Well, since a few of our friends here look to believe NASA is a socialist behemoth, you may well be right after all Harry...

so·cial·ism
ˈsōSHəˌlizəm
noun
a political and economic theory of social organization that advocates that the means of production, distribution, and exchange should be owned or regulated by the community as a whole.

So, no, not socialism.

Some goals are best achieved collectively. I'm pretty certain that none of our robotic explorers of the solar system and universe would exist without a government entity.

But that doesn't mean ignoring the gigantism and sclerotic bureaucracy that comes along with the territory, sometimes disastrously.

Annoying Old Guy said...

--
The problem with the space program was that it was run by mass murderers.
--

Simply solution then - privatize it. What other type of space program hasn't been run by mass murderers?

Clovis e Adri said...

AOG,

Because privatization has such a stellar record on eliminating mass murder, right?

Or, actually, we don't really have much data on that to compare. But the little we have - think Blackwater - tells me they would produce mass murderers more efficiently than many other governments. After all, privatization is all about efficiency, isn't it?

Clovis e Adri said...

Harry,

---
The problem with the space program was that it was run by mass murderers.
---

Tell me, who mass murdered more people, Werner von Braun´s team or the Manhattan Project people?

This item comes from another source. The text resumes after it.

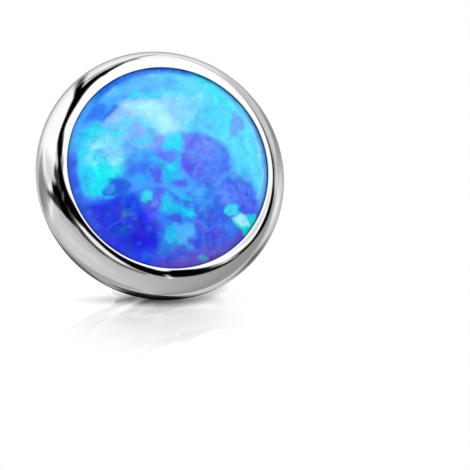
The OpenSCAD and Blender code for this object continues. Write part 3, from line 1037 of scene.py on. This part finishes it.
# The black flag that runs all round: azimuth, top edge, bottom edge, tone
STUDIO_FLAG = [
    (-180, 60, 46, 0.04), (-165, 64, 47, 0.03), (-150, 67, 48, 0.03), (-135, 69, 52.5, 0.03),
    (-120, 70, 54.5, 0.03), (-105, 67, 49.5, 0.03), (-90, 60, 43, 0.03), (-75, 59, 36, 0.03),
    (-65, 56, 29, 0.03), (-57, 49, 24, 0.03), (-48, 44, 23, 0.03), (-40, 41, 23, 0.03),
    (-30, 39, 21, 0.03), (-22, 34, 14, 0.03), (-15, 28, 4, 0.03), (-8, 20, -3, 0.03),
    (0, 13, -9, 0.03), (6, 8, -11, 0.03), (11, 14, -12, 0.03), (18, 8, -14, 0.04),
    (27, 1, -15, 0.06), (38, -4, -15, 0.05), (50, -4, -12, 0.06), (60, 2, -10, 0.05),
    (68, 10, -8, 0.05), (76, 17, 0, 0.1), (84, 24, 10, 0.25), (92, 28, 18, 0.42),
    (104, 30, 23, 0.6), (120, 30, 24, 0.72), (140, 28, 22, 0.8), (155, 27, 20, 0.95),
    (175, 56, 44, 1), (180, 60, 46, 0.04),
]

# The pale sweep under it: azimuth, top edge, tone
STUDIO_SWEEP = [
    (-180, -58, 0.92), (-165, -45, 0.86), (-150, -36, 0.82), (-120, -27, 0.8), (-105, -14, 0.8),
    (-95, 0, 0.8), (-85, 12, 0.79), (-60, 14, 0.78), (-40, 14, 0.76), (-20, 5, 0.73), (0, -5, 0.68),
    (30, -10, 0.62), (60, -6, 0.58), (76, 0, 0.6), (84, 4, 0.76), (92, 8, 0.86), (120, 10, 0.88),
    (150, 10, 0.95), (168, 0, 0.97), (180, -58, 0.92),
]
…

I'll give one tip: neither of them pulled the trigger.

Annoying Old Guy said...

Clovis;

--
Because privatization has such a stellar record on eliminating mass murder, right?
--

Um, no.

I find your allusion to Blackwater interesting - do you consider any one who kills another person a murderer? That is, you think there is no such thing as justifiable homicide? And that one death is the same as a million, so any murderer is also a *mass* murderer?

Clovis e Adri said...

AOG,

No, no and no. Next question?

Annoying Old Guy said...

For what reason, then, did you imply that Blackwater produced mass murderers?

Clovis e Adri said...

I did not imply they actually produced them, but that they looked to have a promising future at murdering the masses.

Harry Eagar said...

I'll answer: yes, a mass murderer (it has a social sciences/criminological standard definition) is a mass murderer. Some have better opportunities than others, some are more effectove than others, but once you cross that line, you've crossed it.

Clovis, I would not call the use of Abombs mass murder. (The city busting nombings in Europe were, to my mind, more equivocal, at last after the initial enthusiasm provided evidence that they did not work to shorten the war. The 'dehousing' justification was clearly immoral) It was war. In the global calculus, using the bombs saved more lives than it cost, but inasmuch as they were primarily Chinese and Korean lives, sntibomb propagandists are disinclined to count them. I say count them anyway.

Annoying Old Guy said...

Clovis;

If that's the best indictment of the private sector in the murder department (a disputed incident which was successfully prosecuted), it's really no contest at all.

As for Mr. Eagar, I can once again not penetrate to his actual meaning. His comment is not at all responsive to any of my questions. As best I can tell, he thinks a soldier who kills people in combat is a mass murderer, but a pilot who wipes out a city with an atomic bomb is not. OK...

Clovis e Adri said...

AOG,

Considering I started my phrase on this topic with "we don't really have much data on that to compare", I think my point was qualified enough.

Your prescription of privatization as the universal problem solver fits so well the right wing caricature that we must wonder if you are joking with - or about - Harry here.

Annoying Old Guy said...

I have never labeled it as a universal problem solver. That's my I am a minarchist and not an anarchist.

Harry Eagar said...

'If that's the best indictment of the private sector in the murder department (a disputed incident which was successfully prosecuted), it's really no contest at all.'

I could easily do better, but why bother. Better -- or worse, depending upon viewpoint -- have been in the daily papers over the past few days.